Interpreting the New Moderation

Congress and Reagan adjust their course by the voters' compass

From the cloistered political scientist spinning academic theories about ideological trends to the clubhouse party pro grubbing for fresh clues on how to elect future candidates, various experts will be mulling for months over the minutiae of the 1982 election returns. What matters in practical national terms, however, is how the politicians in power interpret the sentiments expressed by voters on Nov. 2, and how those millions of often clashing voices translate into calls for specific courses of governmental action. Last week there was an emerging consensus among leading politicians, based as much on intuition as solid evidence, about what a majority of voters want.

In broadest terms, White House strategists and leaders of both parties in Congress view the voter message as being aimed primarily at the nation's economic mess. The voters are seen as less interested in blaming anyone than in having something done about the situation. They want unemployment alleviated, the recession ended, the huge deficits curtailed—and they want this done without refueling inflation. That is a tall order, of course, but far from a controversial one. All politicians applaud those goals; the problem is how to reach them.

By the politicians' estimate, the voters are relatively unconcerned about ideology, wary of dogmatism and extremes, and interested solely in results. "They don't care about supply-side or Keynesian economics," explains one presidential aide. "They will be dissatisfied with either one until they see Government working for them, until they see a meaningful improvement in their lives." The lesson for Ronald Reagan, says one of his political strategists, is that the election pressures should nudge him toward a greater pragmatism but no abandonment of his basic course. What the voters gave the President, in this adviser's view, was "a good, strong tweak in the nose."
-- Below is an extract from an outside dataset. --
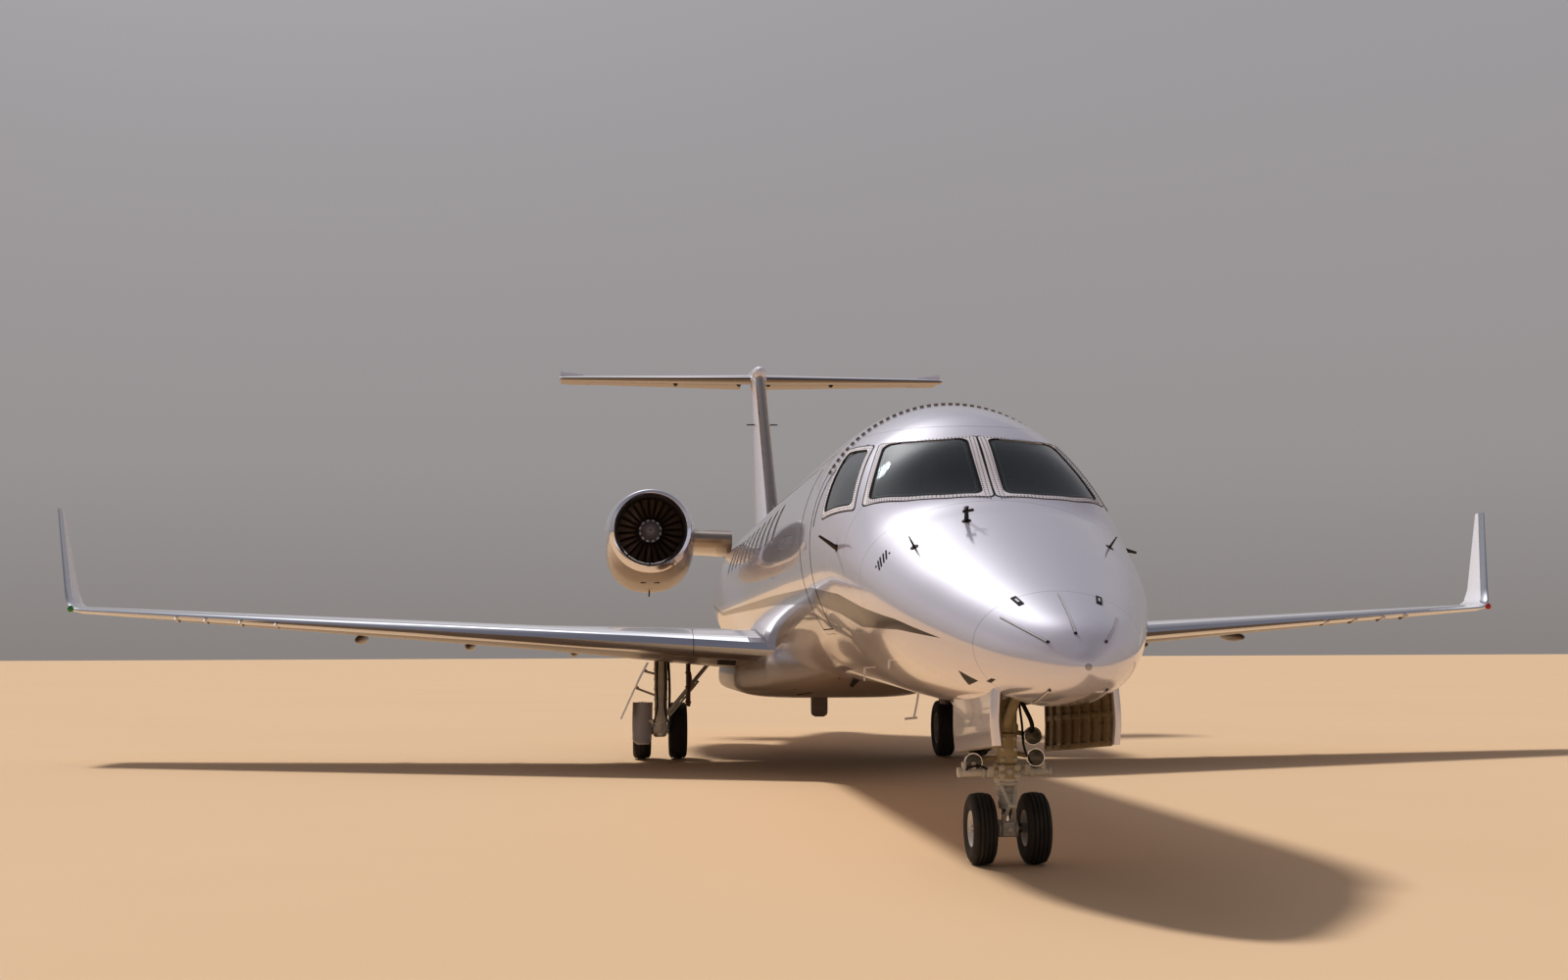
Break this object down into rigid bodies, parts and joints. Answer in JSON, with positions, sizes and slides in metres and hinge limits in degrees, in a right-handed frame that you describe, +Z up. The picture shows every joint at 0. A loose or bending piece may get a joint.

But what does that signify for specific economic policies? The politicians were drawing some tentative conclusions:

Unemployment. The rising national unemployment rate hurt Republican candidates more than any other single issue. One result of this political chastening has been a surprising bipartisan consensus on some type of federal jobs program. In the lame-duck congressional session starting Nov. 29, the Democrats plan to introduce a bill to create some 600,000 jobs by rebuilding the nation's decaying highways, bridges, sewers and mass-transit systems. Sponsored by Wisconsin Democratic Congressman Henry Reuss, chairman of the Joint Economic Committee, it would be financed by scaling back Reagan's planned increases in defense spending and curtailing portions of his 1983 tax cuts. At his press conference last week, the President seemed receptive to a similar program that had been proposed a year ago by Transportation Secretary Drew Lewis. It would support about 300,000 jobs and be funded by some $5 billion from a 5¢-per-gal. increase in the federal gas tax, which is now 4¢. Reagan called this prospective rise a "user fee," and said he did not consider the Lewis plan a "job-creating proposal" as such. Indeed, with 11.6 million workers unemployed, these programs would be mainly symbolic gestures toward easing the problem.